At first, as a student, I identified with Anatiya. I was so passionate about the subjects in which I immersed myself, the holy texts I was studying day and night. I was enamored by the prophets, especially Jeremiah. I wanted to adhere myself to such a towering figure, in part to learn as disciple, in part to be that close to Source, to Voice, to God, and in part, quite honestly, to be saved. Jeremiah to me was a protection, like a living magical amulet he absorbed the furious hailstorm from heaven and draw into his eyes all the uncleanliness and transgression he witnessed. I imagined curling up by his feet like Ruth on the threshing floor, and being safe.

 

I also identified with Anatiya in that I was drawn to the idea of her singular mission, which was simply to love and to soothe the scapegoat of mankind. To play quiet nurse, but in such a way that the gentle dressing of wounds served in some measure a larger redemption. As a student we often have these bold fantasies for ourselves.

 

Now having served as a rabbi for over ten years, sometimes I find myself identifying with Jeremiah.
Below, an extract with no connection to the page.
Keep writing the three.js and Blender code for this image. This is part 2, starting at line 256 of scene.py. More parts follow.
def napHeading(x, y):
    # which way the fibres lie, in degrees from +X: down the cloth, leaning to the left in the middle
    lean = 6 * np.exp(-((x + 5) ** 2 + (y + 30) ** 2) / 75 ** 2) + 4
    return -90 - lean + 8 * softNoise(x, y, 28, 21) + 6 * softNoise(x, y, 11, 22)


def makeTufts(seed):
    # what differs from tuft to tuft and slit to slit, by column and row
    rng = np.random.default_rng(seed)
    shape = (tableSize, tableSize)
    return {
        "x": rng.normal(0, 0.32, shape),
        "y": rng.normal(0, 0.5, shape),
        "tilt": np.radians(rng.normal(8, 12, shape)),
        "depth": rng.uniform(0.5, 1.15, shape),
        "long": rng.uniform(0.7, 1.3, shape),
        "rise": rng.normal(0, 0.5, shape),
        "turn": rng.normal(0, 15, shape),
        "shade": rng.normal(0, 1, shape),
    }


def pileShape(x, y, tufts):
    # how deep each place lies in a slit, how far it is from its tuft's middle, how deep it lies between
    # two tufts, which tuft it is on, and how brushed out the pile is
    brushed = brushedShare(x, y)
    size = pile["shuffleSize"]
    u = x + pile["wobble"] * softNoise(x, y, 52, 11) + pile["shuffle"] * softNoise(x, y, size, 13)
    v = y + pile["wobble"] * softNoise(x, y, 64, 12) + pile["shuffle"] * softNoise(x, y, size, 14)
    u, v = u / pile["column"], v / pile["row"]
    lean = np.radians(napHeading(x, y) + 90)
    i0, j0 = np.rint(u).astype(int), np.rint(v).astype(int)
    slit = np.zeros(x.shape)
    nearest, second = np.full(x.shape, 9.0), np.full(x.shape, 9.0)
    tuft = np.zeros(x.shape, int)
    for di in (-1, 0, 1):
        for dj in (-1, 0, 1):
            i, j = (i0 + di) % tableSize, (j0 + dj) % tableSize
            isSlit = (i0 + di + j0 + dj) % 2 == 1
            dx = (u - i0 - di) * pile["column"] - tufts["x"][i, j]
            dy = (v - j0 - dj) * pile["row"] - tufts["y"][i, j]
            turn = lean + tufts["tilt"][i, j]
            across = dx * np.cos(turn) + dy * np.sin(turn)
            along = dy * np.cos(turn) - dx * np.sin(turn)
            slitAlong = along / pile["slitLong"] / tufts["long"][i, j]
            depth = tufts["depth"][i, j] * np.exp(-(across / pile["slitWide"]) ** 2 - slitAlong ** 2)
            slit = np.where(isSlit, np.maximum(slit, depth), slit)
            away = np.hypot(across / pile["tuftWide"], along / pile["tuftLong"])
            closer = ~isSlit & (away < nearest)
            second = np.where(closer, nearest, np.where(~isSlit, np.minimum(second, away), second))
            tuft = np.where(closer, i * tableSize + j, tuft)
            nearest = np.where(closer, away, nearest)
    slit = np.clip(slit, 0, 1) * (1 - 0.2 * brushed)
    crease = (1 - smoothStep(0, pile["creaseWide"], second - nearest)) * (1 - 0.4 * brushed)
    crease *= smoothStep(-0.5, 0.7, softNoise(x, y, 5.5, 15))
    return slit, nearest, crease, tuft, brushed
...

Not arrogantly as a prophet, heaven forbid, please don't misunderstand. Rather, I imagine Jeremiah's path determining that he live as if through glass. There was that wonderful story within The World According to Garp about a man who must wear gloves at all times lest he die. He ultimately removes the gloves because his desire to touch, to feel, overwhelms his fear of dying. Clergymembers officiate funerals, but not as mourners. They officiate weddings, but not as celebrants. They stand at the gateway of so many sacred moments, and usher others through -- and it is beautiful to witness -- and then we remain there, at the gate, fastened like a mezuza to the doorpost. When I feel this way I wonder if I perhaps created Anatiya for me, not for Jeremiah. To answer my own lonliness at times, someone to see past the white robe and ancient message, to the humanity beneath, and to love me for that and only that. Not for words, even if heaven-inspired, but for tears and flus and mistakes and coughing fits and tummy aches and the freckles on my arm that make the big-dipper and simply presence -- presence without poetry.

 

I think we all, at times, are or strive for one or the other. Sometimes the astronomer, and sometimes the whole sky. All our private dreams are written in scrolls, stored in celestial archives. May the best of yours be realized.